** begin RECORDS SHOWN **
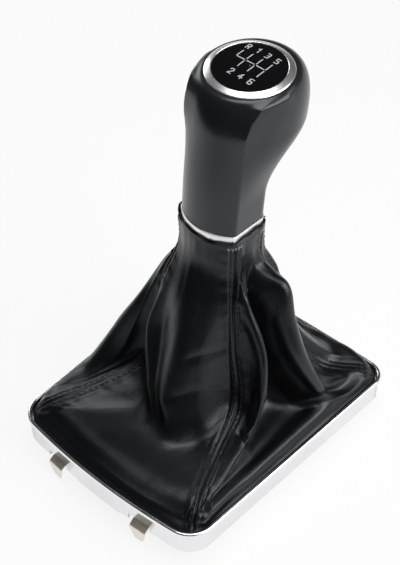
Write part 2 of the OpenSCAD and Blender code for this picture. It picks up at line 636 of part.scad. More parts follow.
module lever_clamp() {
    band_r = sleeve_r + 0.05;
    ear_w = 7;
    ear_h = 3.6;
    color("silver") in_knob() translate([0, 0, -sleeve_below + 1.5]) {
        difference() {
            union() {
                cylinder(r = band_r + clamp_t, h = clamp_w);
                translate([-ear_w / 2, 0, 0]) cube([ear_w, band_r + clamp_t + ear_h, clamp_w]);
            }
            translate([0, 0, -1]) cylinder(r = band_r, h = clamp_w + 2);
            translate([-ear_w / 2 + clamp_t, 0, -1])
                cube([ear_w - 2 * clamp_t, band_r + ear_h, clamp_w + 2]);
        }
    }
}

// The neck ring plugs into the grip through the collar and spreads the leather's neck.
module neck_ring() {
    color("#29292b") in_knob() difference() {
        union() {
            translate([0, 0, -grip_bottom - neck_h])
                plate(grip_shape, grip_places, neck_ring_out, neck_h - eps);
            translate([0, 0, -grip_bottom - eps])
                plate(grip_shape, grip_places, spigot_out, spigot_h + collar_h);
        }
        translate([0, 0, -grip_bottom - neck_h - 1])
            plate(grip_shape, grip_places, spigot_in, neck_h + collar_h + spigot_h + 2);
        // groove for the tie
        translate([0, 0, tie_z - fit])
            band(grip_shape, grip_places, 1, neck_ring_out - groove_d, tie_h + 2 * fit);
    }
}
module neck_tie() {
    color("black") in_knob() translate([0, 0, tie_z])
        band(grip_shape, grip_places, neck_ring_out - groove_d + fit + tie_t,
             neck_ring_out - groove_d + fit, tie_h);
}

surround_trim();
retainer_frame();
spring_clip_rear_left();
spring_clip_rear_right();
spring_clip_front_left();
spring_clip_front_right();
rear_panel();
right_panel();
front_panel();
left_panel();
grip_shell();
collar_trim();
top_ring();
pattern_cap();
lever_sleeve();
lever_clamp();
neck_ring();
neck_tie();
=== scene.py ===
# Looks of a gear shift knob with its folded leather gaiter and plated console frame.
# Lengths in this script are millimetres, turned into metres where a mesh is made.
import json
import math

import bpy
import numpy as np
from mathutils import Matrix, Vector, noise

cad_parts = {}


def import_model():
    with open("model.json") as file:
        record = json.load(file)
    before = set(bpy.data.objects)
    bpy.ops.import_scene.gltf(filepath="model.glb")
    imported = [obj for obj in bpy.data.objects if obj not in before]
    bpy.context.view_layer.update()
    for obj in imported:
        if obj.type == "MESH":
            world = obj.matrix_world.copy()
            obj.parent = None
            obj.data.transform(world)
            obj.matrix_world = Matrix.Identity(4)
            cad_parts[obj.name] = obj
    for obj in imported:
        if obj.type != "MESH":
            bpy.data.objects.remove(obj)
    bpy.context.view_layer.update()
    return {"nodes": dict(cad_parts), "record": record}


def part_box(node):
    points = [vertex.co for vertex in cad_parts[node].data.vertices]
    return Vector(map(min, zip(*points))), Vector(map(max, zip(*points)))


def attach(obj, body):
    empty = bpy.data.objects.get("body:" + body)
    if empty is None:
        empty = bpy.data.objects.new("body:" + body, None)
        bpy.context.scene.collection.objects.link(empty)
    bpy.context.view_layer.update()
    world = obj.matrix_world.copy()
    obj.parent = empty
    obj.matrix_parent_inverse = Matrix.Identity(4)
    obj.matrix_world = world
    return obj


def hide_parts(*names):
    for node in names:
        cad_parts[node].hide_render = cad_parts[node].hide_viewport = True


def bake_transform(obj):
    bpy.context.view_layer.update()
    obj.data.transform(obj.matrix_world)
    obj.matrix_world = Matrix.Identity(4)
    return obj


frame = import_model()
MM = 0.001

# Sizes, the same as the solids'
# A plan shape: rear width, front width, side length, rear bow, front bow, rear and front corner r
WINDOW_SHAPE = (115.0, 126.0, 143.0, 4.3, 1.2, 12.0, 9.0)
GRIP_BOW = 6.9
GRIP_W, GRIP_D = 32.8, 33.9
GRIP_SHAPE = (GRIP_W, GRIP_W, GRIP_D - 2 * GRIP_BOW, GRIP_BOW, GRIP_BOW, 2.6, 6.0)
SMALLEST_CORNER = 1.0
LIP_W, LIP_H = 2.1, 2.6
SKIRT_OUT, SKIRT_IN = 1.3, -0.2
HEM_OUT = -0.5
NECK_OUT = 1.3
LOCATING_DROP, LOCATING_HALF = 1.2, 14.0
CLIP_X, CLIP_W, CLIP_T, CLIP_BARB, CLIP_TIP_W = 28.0, 9.5, 0.7, 3.0, 4.6
NOTCH_H, NOTCH_SIDE = 4.2, 3.0
COLLAR_H = 4.0
HEAD_W, HEAD_D, HEAD_FORWARD, HEAD_LEVEL = 50.0, 56.0, 11.9, 53.0
FLARE_START = 15.0
FACE_HEIGHT, FACE_FORWARD, FACE_TILT = 75.3, 10.4, 6.6
RING_R, CAP_R, RING_BEVEL, CAP_RISE = 19.6, 16.3, 1.2, 0.7

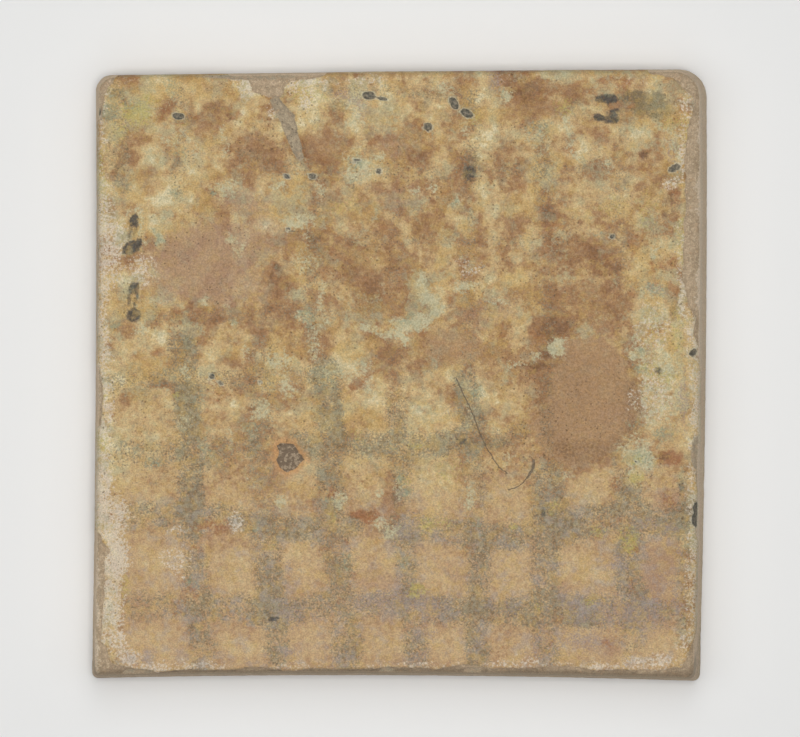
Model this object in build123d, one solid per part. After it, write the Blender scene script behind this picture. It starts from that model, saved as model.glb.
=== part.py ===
from build123d import *
from math import cos, hypot, radians, sin
import os

# A square ceramic tile, made by hand and long weathered: one slab of fired clay, with a thick glaze
# fired onto its face. The glaze rolls over the arris in places and has broken away along the rest,
# so bare clay shows in a ragged margin. Tile and glaze are one fired piece, so this is one solid.
# Millimetres. X runs along the lower edge, Y up the face, and Z out of the face. The origin is the
# middle of the footprint, on the flat back that is bedded.

# The slab. Its back is its widest level, and all four sides lean in towards the face.
WIDTH = 211.0
LENGTH = 210.0
THICKNESS = 22.0
BACK_BEVEL = 0.8
CROWN = 0.6  # how much lower the face is at its corners than in its middle

# How far each corner of the footprint falls short of the full rectangle.
TOP_LEFT_SHORT_X = 1.4
TOP_LEFT_SHORT_Y = 2.1
BOTTOM_RIGHT_SHORT_X = 2.4
BOTTOM_LEFT_SHORT_Y = 1.0

# Corner radii seen from above. The top right corner is worn down.
TOP_LEFT_RADIUS = 5.5
TOP_RIGHT_RADIUS = 9.5
BOTTOM_RIGHT_RADIUS = 2.6
BOTTOM_LEFT_RADIUS = 2.2

# How far the middle of each side bows out. A negative bow is a hollow side.
TOP_BOW = 0.2
RIGHT_BOW = 0.8
BOTTOM_BOW = -1.4
LEFT_BOW = -0.6

# How far each side leans in over its height, up to the arris.
TOP_LEAN = 0.5
RIGHT_LEAN = 2.2
BOTTOM_LEAN = 1.0
LEFT_LEAN = 0.8

# The arris, the rounded edge of the face: its width on each side and its depth.
TOP_ARRIS = 1.8
RIGHT_ARRIS = 4.6
BOTTOM_ARRIS = 2.6
LEFT_ARRIS = 2.4
ARRIS_DEPTH = 3.2
ARRIS_STEPS = 4

# The glaze: its thickness on the face and on the sides, and how far down it runs from the arris.
GLAZE = 0.6
SIDE_GLAZE = 0.35
GLAZE_RUN = 4.0

# Where the glaze rolls over the arris, its outline stays this far outside the footprint.
PAST_EDGE = 4.0

# The outline of the glaze that is left, side by side and clockwise. Each point is a share of the
# side's length, from its clockwise start, and the width of the bare margin there.
TOP_MARGIN = (
    (0.025, 3.2), (0.05, -PAST_EDGE), (0.205, -PAST_EDGE), (0.22, 1.6), (0.25, 2.9), (0.257, 6.9),
    (0.28, 8.6), (0.303, 8.2), (0.31, 4.8), (0.318, 3.3), (0.34, 3.0), (0.375, 1.5), (0.39, -PAST_EDGE),
    (0.885, -PAST_EDGE), (0.905, 1.7), (0.945, 3.4),
)
RIGHT_MARGIN = (
    (0.05, 4.4), (0.08, 5.4), (0.10, 7.0), (0.135, 7.9), (0.165, 7.4), (0.215, 7.6), (0.255, 8.2),
    (0.30, 8.3), (0.345, 8.4), (0.38, 6.6), (0.41, 4.0), (0.435, 4.4), (0.455, 3.0), (0.466, 6.2),
    (0.475, 2.8), (0.505, 1.6), (0.515, -PAST_EDGE), (0.605, -PAST_EDGE), (0.613, 3.4), (0.66, 3.0),
    (0.70, 2.6), (0.735, 3.6), (0.77, 2.2), (0.79, -PAST_EDGE), (0.90, -PAST_EDGE), (0.925, 2.0),
    (0.955, 4.4),
)
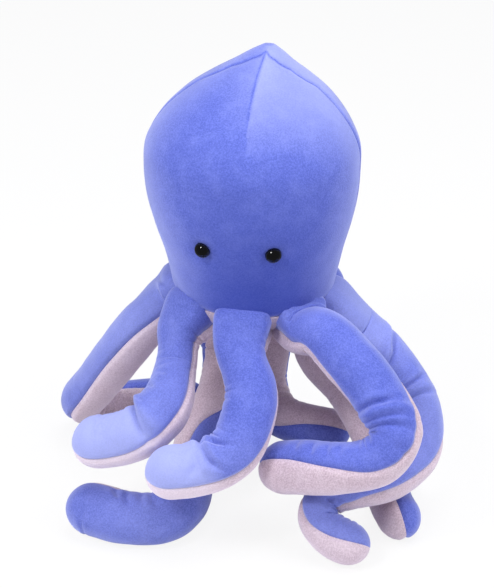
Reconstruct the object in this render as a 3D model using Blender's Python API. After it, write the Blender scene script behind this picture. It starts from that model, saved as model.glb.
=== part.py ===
** end RECORDS SHOWN **
## DIRECTIONS
Within the listing above, give again exactly every line from the line with "surround_trim();" through the line with "zip(*points))), Vector(map(max, zip(*points)))", both included, and no other line.

## WRITTEN RESPONSE
surround_trim();
retainer_frame();
spring_clip_rear_left();
spring_clip_rear_right();
spring_clip_front_left();
spring_clip_front_right();
rear_panel();
right_panel();
front_panel();
left_panel();
grip_shell();
collar_trim();
top_ring();
pattern_cap();
lever_sleeve();
lever_clamp();
neck_ring();
neck_tie();
=== scene.py ===
# Looks of a gear shift knob with its folded leather gaiter and plated console frame.
# Lengths in this script are millimetres, turned into metres where a mesh is made.
import json
import math

import bpy
import numpy as np
from mathutils import Matrix, Vector, noise

cad_parts = {}


def import_model():
    with open("model.json") as file:
        record = json.load(file)
    before = set(bpy.data.objects)
    bpy.ops.import_scene.gltf(filepath="model.glb")
    imported = [obj for obj in bpy.data.objects if obj not in before]
    bpy.context.view_layer.update()
    for obj in imported:
        if obj.type == "MESH":
            world = obj.matrix_world.copy()
            obj.parent = None
            obj.data.transform(world)
            obj.matrix_world = Matrix.Identity(4)
            cad_parts[obj.name] = obj
    for obj in imported:
        if obj.type != "MESH":
            bpy.data.objects.remove(obj)
    bpy.context.view_layer.update()
    return {"nodes": dict(cad_parts), "record": record}


def part_box(node):
    points = [vertex.co for vertex in cad_parts[node].data.vertices]
    return Vector(map(min, zip(*points))), Vector(map(max, zip(*points)))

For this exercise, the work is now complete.